Somewhere along the way, however, something changed for this corporate illiterati. They still spew nonsense, but it is no longer about the basic purpose of business: winning. Now it’s about meaning, fulfilment, self-empowerment, inspiration and recognition – and making the world a better place. Hugs, not high-fives, are the corresponding new corporate choreography.

There’s no question today’s work-speak is softer, more collegial and often distanced from the winning-losing lexicon. We don’t simply “send” something, we “share” it. We don’t “thank” people for a piece of work or a good idea, we “appreciate” them. And, of course, no one is ever fired or terminated any more; they are “delayered” or “right-sized” or “released” with thanks to pursue other opportunities. Winning isn’t as important as “doing well to do good,” and there is a nod to Ray Noorda’s “coopetition,” a 1990s concept describing co-operation between technology competitors.

The shift reflects a wave of employee activism, which sees workers influencing the culture companies create, internally and externally. It poses a real challenge for leaders to get workers to focus on a purpose that has little or nothing to do with the products and services the company sells and is forcing a redefinition of the employer-employee contract beyond paycheques, benefits and job security.

Not long ago, business was a contact sport – and the vernacular reflected it. We talked about sharpening the knives, going over the wall and pulling out all the stops to beat the competition, gain market share and own the sector. Not surprisingly, sports metaphors were major elements of corporate-speak. We hit home runs and kicked it through the uprights for the win.

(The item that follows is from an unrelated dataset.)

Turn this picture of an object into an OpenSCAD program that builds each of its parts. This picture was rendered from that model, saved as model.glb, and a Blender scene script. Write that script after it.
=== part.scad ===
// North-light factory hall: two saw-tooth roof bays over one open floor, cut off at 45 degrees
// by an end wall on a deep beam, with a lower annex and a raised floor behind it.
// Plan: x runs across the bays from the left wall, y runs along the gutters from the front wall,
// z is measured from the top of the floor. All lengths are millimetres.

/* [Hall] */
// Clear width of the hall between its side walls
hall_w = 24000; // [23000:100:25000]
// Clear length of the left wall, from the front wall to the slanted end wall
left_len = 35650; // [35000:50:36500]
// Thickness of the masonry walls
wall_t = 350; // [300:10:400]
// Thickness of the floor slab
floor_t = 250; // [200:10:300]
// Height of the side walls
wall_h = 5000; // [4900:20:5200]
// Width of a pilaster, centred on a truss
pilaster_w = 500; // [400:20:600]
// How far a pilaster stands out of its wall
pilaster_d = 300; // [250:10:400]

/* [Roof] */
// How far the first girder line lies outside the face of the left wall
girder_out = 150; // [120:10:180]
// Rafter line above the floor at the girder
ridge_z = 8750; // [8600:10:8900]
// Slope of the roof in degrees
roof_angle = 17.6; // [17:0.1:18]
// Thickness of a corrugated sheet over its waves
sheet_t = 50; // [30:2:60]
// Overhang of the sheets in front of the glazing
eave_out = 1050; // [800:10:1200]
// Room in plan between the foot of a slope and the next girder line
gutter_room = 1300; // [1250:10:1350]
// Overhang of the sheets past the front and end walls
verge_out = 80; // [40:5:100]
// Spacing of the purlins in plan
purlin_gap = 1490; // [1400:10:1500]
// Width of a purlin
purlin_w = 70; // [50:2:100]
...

Granted, some leaders took it to the extreme – it wasn’t just about winning, it was about killing. Oracle founder Larry Ellison linked his corporate culture to the art of war, often repeating a quote generally attributed to 13th-century Mongol warlord Genghis Khan: “It’s not enough that we win; everyone else must lose.” General Electric’s most famous CEO, Jack Welch, known as “Neutron Jack” for his ruthless management style and penchant for layoffs, used a strategy called “rank and yank,” in which he would fire the bottom 10 per cent of his managers every year regardless of the reasons for their subpar performance.

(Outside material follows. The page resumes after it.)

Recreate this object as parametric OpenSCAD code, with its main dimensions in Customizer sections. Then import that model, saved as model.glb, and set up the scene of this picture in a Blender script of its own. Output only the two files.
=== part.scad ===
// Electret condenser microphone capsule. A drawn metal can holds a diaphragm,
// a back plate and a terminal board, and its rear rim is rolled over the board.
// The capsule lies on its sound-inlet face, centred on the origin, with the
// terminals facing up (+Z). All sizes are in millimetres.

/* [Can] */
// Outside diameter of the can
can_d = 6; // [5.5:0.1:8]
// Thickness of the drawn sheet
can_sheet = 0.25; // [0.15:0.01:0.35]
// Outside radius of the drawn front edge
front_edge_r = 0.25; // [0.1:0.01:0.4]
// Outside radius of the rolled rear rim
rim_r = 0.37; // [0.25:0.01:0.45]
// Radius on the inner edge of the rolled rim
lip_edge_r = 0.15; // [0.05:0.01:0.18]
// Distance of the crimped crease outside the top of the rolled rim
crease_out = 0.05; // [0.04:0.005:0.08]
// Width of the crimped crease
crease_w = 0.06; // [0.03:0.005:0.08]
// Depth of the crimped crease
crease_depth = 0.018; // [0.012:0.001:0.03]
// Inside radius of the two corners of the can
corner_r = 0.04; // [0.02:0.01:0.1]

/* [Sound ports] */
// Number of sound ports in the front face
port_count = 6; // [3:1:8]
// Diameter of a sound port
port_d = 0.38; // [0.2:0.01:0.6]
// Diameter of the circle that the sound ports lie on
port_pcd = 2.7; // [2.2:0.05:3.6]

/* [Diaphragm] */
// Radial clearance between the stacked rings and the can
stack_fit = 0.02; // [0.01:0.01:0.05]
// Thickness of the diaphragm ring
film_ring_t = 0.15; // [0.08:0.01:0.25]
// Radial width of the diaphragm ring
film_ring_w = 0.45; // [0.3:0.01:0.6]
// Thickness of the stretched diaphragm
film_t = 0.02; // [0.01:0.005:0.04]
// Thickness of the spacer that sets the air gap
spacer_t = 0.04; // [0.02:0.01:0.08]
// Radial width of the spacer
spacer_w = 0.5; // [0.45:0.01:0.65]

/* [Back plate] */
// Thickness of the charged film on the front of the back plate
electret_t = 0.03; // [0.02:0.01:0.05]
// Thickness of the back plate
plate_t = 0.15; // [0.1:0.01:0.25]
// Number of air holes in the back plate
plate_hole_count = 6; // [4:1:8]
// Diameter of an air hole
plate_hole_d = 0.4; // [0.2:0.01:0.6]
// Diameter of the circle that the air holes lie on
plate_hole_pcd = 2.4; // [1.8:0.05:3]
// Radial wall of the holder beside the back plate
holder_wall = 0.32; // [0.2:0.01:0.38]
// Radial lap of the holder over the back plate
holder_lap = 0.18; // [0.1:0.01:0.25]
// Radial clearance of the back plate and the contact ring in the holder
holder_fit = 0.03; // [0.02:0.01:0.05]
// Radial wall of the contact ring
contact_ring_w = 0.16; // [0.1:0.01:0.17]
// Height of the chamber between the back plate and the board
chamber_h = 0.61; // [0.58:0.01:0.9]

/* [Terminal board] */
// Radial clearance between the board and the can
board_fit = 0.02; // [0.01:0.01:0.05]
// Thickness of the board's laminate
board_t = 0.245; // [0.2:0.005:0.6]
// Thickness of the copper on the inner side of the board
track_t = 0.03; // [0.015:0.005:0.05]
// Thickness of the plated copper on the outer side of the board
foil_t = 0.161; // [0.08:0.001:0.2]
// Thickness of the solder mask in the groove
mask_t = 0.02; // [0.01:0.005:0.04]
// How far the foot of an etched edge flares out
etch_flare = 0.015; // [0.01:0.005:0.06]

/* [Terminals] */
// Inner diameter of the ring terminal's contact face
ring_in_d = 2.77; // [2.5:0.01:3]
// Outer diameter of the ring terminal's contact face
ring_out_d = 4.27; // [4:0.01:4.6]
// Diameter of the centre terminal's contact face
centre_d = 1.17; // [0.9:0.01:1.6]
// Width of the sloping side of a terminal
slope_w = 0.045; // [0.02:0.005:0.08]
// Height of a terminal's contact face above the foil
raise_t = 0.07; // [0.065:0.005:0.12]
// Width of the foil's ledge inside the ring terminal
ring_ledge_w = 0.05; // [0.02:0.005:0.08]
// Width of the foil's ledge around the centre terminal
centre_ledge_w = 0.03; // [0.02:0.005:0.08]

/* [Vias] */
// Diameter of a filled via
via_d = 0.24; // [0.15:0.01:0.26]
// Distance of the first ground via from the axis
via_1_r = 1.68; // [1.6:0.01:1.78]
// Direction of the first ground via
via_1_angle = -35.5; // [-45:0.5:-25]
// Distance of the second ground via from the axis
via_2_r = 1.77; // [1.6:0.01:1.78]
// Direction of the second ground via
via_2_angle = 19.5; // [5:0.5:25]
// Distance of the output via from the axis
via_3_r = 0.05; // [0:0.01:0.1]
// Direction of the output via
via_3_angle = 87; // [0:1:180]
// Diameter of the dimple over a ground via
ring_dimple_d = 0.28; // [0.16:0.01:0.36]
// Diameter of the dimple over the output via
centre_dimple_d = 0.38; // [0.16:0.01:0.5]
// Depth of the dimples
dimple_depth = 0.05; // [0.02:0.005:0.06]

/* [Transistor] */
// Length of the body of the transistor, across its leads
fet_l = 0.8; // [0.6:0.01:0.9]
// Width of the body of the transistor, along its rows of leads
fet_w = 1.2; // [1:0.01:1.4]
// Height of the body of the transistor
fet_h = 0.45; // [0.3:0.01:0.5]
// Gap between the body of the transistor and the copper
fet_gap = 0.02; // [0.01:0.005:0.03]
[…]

Some say the shift to kinder language is a positive evolution reflecting the sophistication of our culture more broadly in the workplace. But it’s really a negative, yet more erosion of the way we think and act in an era of participation trophies and a sign that the Destination X of corporate strategy is now more about assuaging employees’ feelings than about serving customers, rewarding investors, creating jobs and contributing to the economies of the communities in which they do business.

Whatever your perspective, it is unlikely we will ever go back to the “old normal,” but a swing of the pendulum back to a time when work was called work and offices were workplaces, not contemplation gardens for inner peace, is due.

The question is whether or not modern leaders will be able to cut through the mushy mumbo-jumbo and get their people to keep their eyes on the ball, swing for the fences or throw the long bomb to do what business needs to do to prevail. Somewhere, I’m sure, some keener is working on a PowerPoint deck on this.